▸ DATASET CONTENT
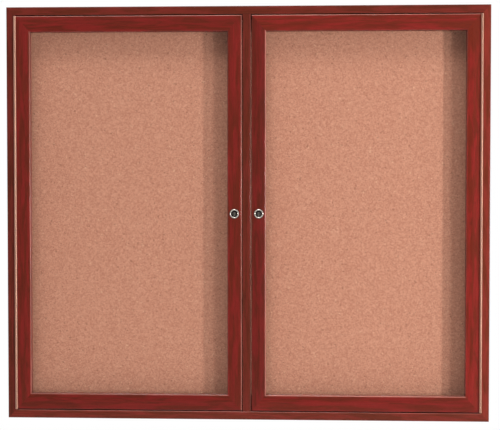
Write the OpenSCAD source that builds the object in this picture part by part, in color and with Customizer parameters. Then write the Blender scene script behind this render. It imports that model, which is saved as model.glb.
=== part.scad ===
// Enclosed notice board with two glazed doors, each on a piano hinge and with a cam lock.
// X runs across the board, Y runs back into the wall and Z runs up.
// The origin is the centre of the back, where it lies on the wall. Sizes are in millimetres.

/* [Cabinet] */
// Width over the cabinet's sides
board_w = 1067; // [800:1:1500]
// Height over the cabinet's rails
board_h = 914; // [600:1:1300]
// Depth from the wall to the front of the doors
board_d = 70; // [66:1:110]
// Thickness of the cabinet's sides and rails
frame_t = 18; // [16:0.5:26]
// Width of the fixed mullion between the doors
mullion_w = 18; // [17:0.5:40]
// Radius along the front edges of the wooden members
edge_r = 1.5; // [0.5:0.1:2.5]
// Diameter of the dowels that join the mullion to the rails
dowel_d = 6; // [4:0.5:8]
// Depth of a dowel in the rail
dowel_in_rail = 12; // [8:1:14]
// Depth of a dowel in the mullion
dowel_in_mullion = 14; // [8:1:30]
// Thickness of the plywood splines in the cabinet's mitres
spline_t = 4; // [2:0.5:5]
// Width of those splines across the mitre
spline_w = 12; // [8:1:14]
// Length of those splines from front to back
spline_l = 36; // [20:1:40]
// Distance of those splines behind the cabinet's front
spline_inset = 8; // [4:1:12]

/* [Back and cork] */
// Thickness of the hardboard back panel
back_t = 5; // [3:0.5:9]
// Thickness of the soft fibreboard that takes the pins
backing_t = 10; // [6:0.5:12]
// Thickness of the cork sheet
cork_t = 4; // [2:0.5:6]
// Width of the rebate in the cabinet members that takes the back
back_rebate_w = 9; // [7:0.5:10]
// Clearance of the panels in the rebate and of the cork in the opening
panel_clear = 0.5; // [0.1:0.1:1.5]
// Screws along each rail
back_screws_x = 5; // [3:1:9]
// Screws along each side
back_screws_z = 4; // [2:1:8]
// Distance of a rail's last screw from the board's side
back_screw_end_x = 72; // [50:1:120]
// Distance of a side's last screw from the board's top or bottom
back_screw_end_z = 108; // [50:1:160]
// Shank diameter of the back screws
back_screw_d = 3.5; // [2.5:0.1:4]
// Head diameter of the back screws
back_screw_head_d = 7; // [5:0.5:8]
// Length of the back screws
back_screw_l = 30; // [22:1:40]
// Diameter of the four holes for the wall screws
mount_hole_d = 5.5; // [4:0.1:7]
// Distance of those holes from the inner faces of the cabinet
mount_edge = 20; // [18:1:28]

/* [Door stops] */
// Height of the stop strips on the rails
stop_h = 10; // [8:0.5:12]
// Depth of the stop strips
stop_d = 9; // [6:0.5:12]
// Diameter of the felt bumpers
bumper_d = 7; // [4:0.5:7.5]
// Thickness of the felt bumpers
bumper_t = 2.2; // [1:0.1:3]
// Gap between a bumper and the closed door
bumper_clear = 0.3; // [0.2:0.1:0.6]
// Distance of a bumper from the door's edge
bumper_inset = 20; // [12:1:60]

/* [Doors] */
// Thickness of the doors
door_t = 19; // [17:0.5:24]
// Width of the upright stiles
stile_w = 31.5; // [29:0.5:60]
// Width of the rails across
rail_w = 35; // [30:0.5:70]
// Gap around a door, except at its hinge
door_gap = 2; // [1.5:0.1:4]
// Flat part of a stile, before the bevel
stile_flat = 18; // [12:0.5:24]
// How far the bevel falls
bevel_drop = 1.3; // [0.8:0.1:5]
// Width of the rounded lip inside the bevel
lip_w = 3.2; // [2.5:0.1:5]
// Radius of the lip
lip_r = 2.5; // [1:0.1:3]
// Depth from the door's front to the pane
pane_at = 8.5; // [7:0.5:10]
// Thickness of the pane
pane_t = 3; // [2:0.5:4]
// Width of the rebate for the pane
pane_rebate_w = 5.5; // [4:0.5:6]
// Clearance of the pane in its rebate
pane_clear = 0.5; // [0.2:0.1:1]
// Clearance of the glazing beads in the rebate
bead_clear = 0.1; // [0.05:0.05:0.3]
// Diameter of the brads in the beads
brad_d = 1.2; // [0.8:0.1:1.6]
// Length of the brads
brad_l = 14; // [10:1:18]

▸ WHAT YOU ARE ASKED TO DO
Extract the first line above and each line after it up to and including the one with "are in millimetres.", please, exactly and with nothing else.

▸ OUTPUT FOR THIS EXERCISE
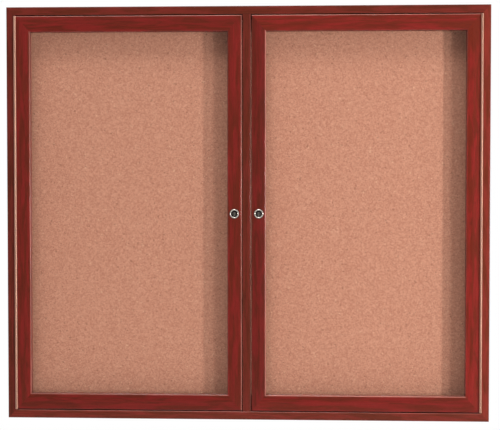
Write the OpenSCAD source that builds the object in this picture part by part, in color and with Customizer parameters. Then write the Blender scene script behind this render. It imports that model, which is saved as model.glb.
=== part.scad ===
// Enclosed notice board with two glazed doors, each on a piano hinge and with a cam lock.
// X runs across the board, Y runs back into the wall and Z runs up.
// The origin is the centre of the back, where it lies on the wall. Sizes are in millimetres.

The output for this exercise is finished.